* _Aim_:
Reproduce precisely the lines between the start of the data below and the line with "return face.extrude(Vector(0, y_in", both included.

* _Data segment_:

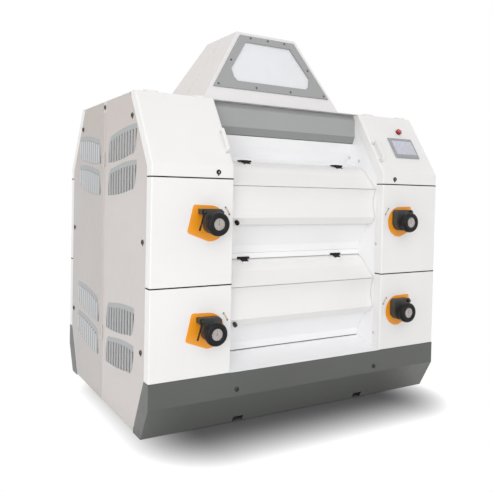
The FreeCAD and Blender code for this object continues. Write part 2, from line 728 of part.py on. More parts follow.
def roof_panel(lid_hinge_parts):
    """Flat roof with the hood opening; it carries the fixed knuckles of the four lids."""
    sheet = box((BODY_LENGTH, 2 * (ROOF_Y - 7), SHEET), (0, 0, BODY_HEIGHT - SHEET / 2))
    opening = box((*ROOF_OPENING, 3 * SHEET), (0, 0, BODY_HEIGHT))
    knuckles = []
    for _, side in SIDES:
        for _, face in FACES:
            knuckles += [mirrored(s, side, face) for s in lid_hinge_parts]
    return joined([sheet.cut(opening)] + knuckles)


# Hood


def hood_corners(z, inset):
    """Four corners of the hood at a height, counter-clockwise; inset moves every wall inward."""
    t = (z - BODY_HEIGHT) / (HOOD_TOP_Z - BODY_HEIGHT)
    x = HOOD_FOOT[0] + (HOOD_HEAD[0] - HOOD_FOOT[0]) * t - inset
    y = HOOD_FOOT[1] + (HOOD_HEAD[1] - HOOD_FOOT[1]) * t - inset
    return [Vector(x, y, z), Vector(-x, y, z), Vector(-x, -y, z), Vector(x, -y, z)]


def frustum(inset, z_low, z_high):
    """Solid with the hood's slanted walls."""
    low, high = hood_corners(z_low, inset), hood_corners(z_high, inset)
    loops = [low, high]
    for number in range(4):
        after = (number + 1) % 4
        loops.append([low[number], low[after], high[after], high[number]])
    faces = [Part.Face(Part.makePolygon(loop + [loop[0]])) for loop in loops]
    return Part.makeSolid(Part.makeShell(faces))


def hood_tilt():
    return math.atan2(HOOD_FOOT[1] - HOOD_HEAD[1], HOOD_TOP_Z - BODY_HEIGHT)


def on_hood_front(shape):
    """Places a solid made with X along, Z up the face and -Y outward on the hood's front face."""
    shape = shape.copy()
    turn = Rotation(Vector(1, 0, 0), -math.degrees(hood_tilt()))
    shape.Placement = FreeCAD.Placement(Vector(0, -HOOD_FOOT[1], BODY_HEIGHT), turn)
    return shape


def face_prism(points, y_out, y_in):
    """Symmetric outline given by its right-hand points, extruded between two depths."""
    outline = list(points) + [(-x, z) for x, z in reversed(points)]
    face = Part.Face(path(on_y, *outline, outline[0]))
    face.translate(Vector(0, y_out, 0))
    return face.extrude(Vector(0, y_in - y_out, 0))


def grown(points, margin):
    """Outline moved outward by a margin, along rays from its middle."""
    middle = sum(z for _, z in points) / len(points)
    return [(x + margin, z + (margin if z > middle else -margin)) for x, z in points]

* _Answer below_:
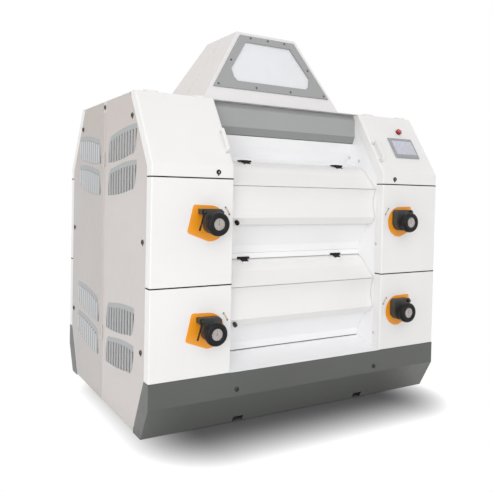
The FreeCAD and Blender code for this object continues. Write part 2, from line 728 of part.py on. More parts follow.
def roof_panel(lid_hinge_parts):
    """Flat roof with the hood opening; it carries the fixed knuckles of the four lids."""
    sheet = box((BODY_LENGTH, 2 * (ROOF_Y - 7), SHEET), (0, 0, BODY_HEIGHT - SHEET / 2))
    opening = box((*ROOF_OPENING, 3 * SHEET), (0, 0, BODY_HEIGHT))
    knuckles = []
    for _, side in SIDES:
        for _, face in FACES:
            knuckles += [mirrored(s, side, face) for s in lid_hinge_parts]
    return joined([sheet.cut(opening)] + knuckles)


# Hood


def hood_corners(z, inset):
    """Four corners of the hood at a height, counter-clockwise; inset moves every wall inward."""
    t = (z - BODY_HEIGHT) / (HOOD_TOP_Z - BODY_HEIGHT)
    x = HOOD_FOOT[0] + (HOOD_HEAD[0] - HOOD_FOOT[0]) * t - inset
    y = HOOD_FOOT[1] + (HOOD_HEAD[1] - HOOD_FOOT[1]) * t - inset
    return [Vector(x, y, z), Vector(-x, y, z), Vector(-x, -y, z), Vector(x, -y, z)]


def frustum(inset, z_low, z_high):
    """Solid with the hood's slanted walls."""
    low, high = hood_corners(z_low, inset), hood_corners(z_high, inset)
    loops = [low, high]
    for number in range(4):
        after = (number + 1) % 4
        loops.append([low[number], low[after], high[after], high[number]])
    faces = [Part.Face(Part.makePolygon(loop + [loop[0]])) for loop in loops]
    return Part.makeSolid(Part.makeShell(faces))


def hood_tilt():
    return math.atan2(HOOD_FOOT[1] - HOOD_HEAD[1], HOOD_TOP_Z - BODY_HEIGHT)


def on_hood_front(shape):
    """Places a solid made with X along, Z up the face and -Y outward on the hood's front face."""
    shape = shape.copy()
    turn = Rotation(Vector(1, 0, 0), -math.degrees(hood_tilt()))
    shape.Placement = FreeCAD.Placement(Vector(0, -HOOD_FOOT[1], BODY_HEIGHT), turn)
    return shape


def face_prism(points, y_out, y_in):
    """Symmetric outline given by its right-hand points, extruded between two depths."""
    outline = list(points) + [(-x, z) for x, z in reversed(points)]
    face = Part.Face(path(on_y, *outline, outline[0]))
    face.translate(Vector(0, y_out, 0))
    return face.extrude(Vector(0, y_in - y_out, 0))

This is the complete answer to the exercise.